▶ _To do_
Return exactly the listing's lines, from its first line to the line holding "feet stand on.", ends included.

----------

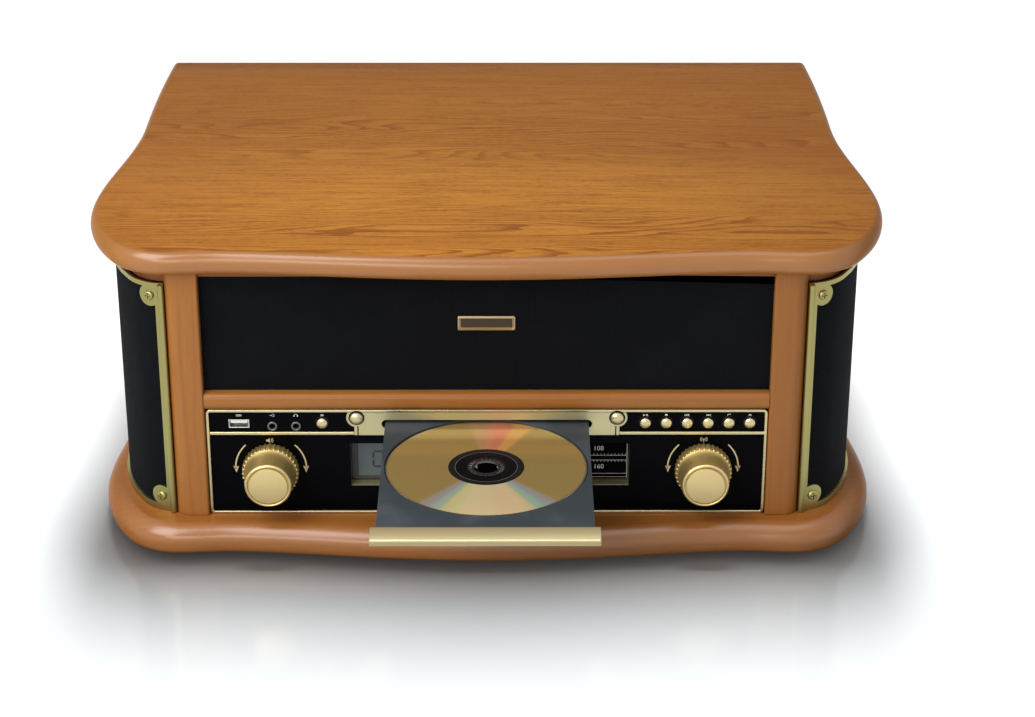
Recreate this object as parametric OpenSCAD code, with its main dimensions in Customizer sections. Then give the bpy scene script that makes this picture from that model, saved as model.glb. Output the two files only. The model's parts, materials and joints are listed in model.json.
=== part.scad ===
// Table-top stereo music centre: a wooden cabinet with a record deck under the lid,
// side speakers behind curved grilles, and a front panel with radio dial and disc tray.
// X runs to the right, Y to the rear and Z up. Before the shift in place(), Y is zero at the
// front of the control panel and Z is zero at the surface that the rubber feet stand on.

/* [Cabinet] */
// Half width of the lid and the base where they are widest
wide_w = 245; // [240:1:250]
// Narrowing of each side from the widest place to the waist
waist_in = 15.2; // [13:0.2:18]
// Narrowing of each side from the waist to the rear edge
rear_taper = 4.2; // [2:0.2:6]
// Distance from the control panel back to the rear edge
rear_y = 334; // [330:1:340]
// Radius of the broad shoulder of the outline
shoulder_r = 118; // [112:1:124]
// Radius of the front corners of the outline
corner_r = 41.7; // [39:0.1:44]
// Thickness of the lid board
lid_t = 15; // [12:1:18]
// Thickness of the base board
base_t = 19; // [16:1:22]
// How far the base stands in front of the lid
base_push = 9.5; // [4:0.5:12]
// Forward bulge at the middle of the lid
lid_bulge = 10; // [6:0.5:14]
// Forward bulge at the middle of the base
base_bulge = 12; // [6:0.5:16]
// Height of the cabinet between the base and the lid
case_h = 165; // [165:1:175]
// Height of the rubber feet
foot_h = 6; // [4:0.5:9]
// Radius of a rubber foot at its flange
foot_r = 14; // [10:1:18]
// Width of each front pillar
pillar_w = 21; // [18:1:22]
// Depth of each front pillar
pillar_d = 20; // [18:1:22]
// How far the pillars and the rail stand in front of the control panel
pillar_front = 4; // [2:0.5:6]
// Height of the rail above the control panel
rail_h = 11.2; // [9:0.2:13]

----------

▶ _Full output_
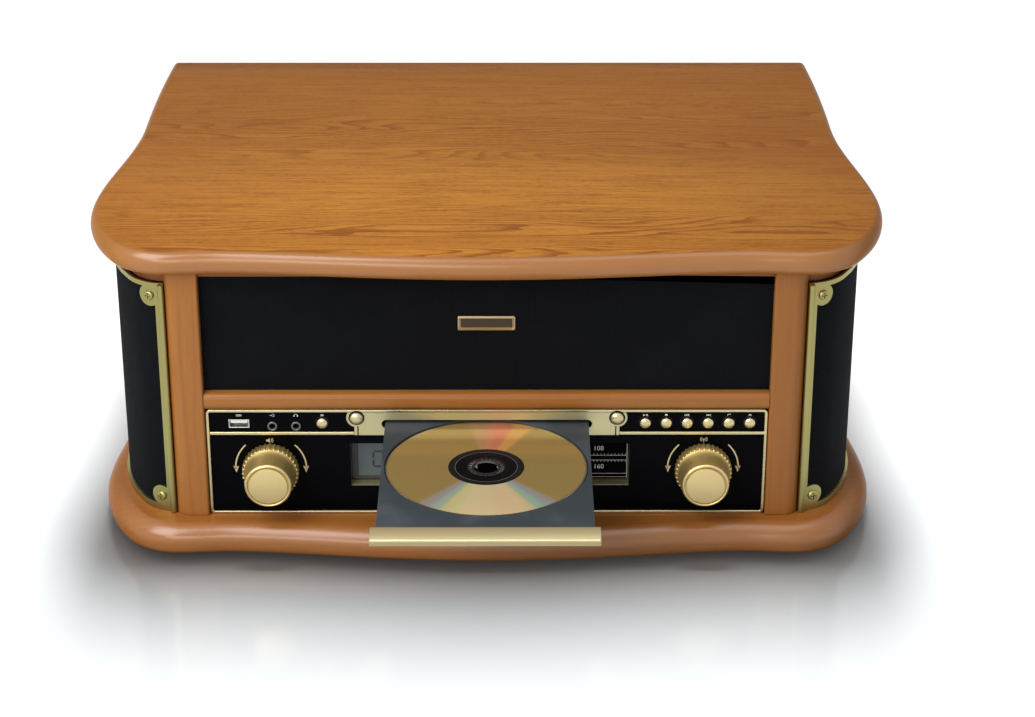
Recreate this object as parametric OpenSCAD code, with its main dimensions in Customizer sections. Then give the bpy scene script that makes this picture from that model, saved as model.glb. Output the two files only. The model's parts, materials and joints are listed in model.json.
=== part.scad ===
// Table-top stereo music centre: a wooden cabinet with a record deck under the lid,
// side speakers behind curved grilles, and a front panel with radio dial and disc tray.
// X runs to the right, Y to the rear and Z up. Before the shift in place(), Y is zero at the
// front of the control panel and Z is zero at the surface that the rubber feet stand on.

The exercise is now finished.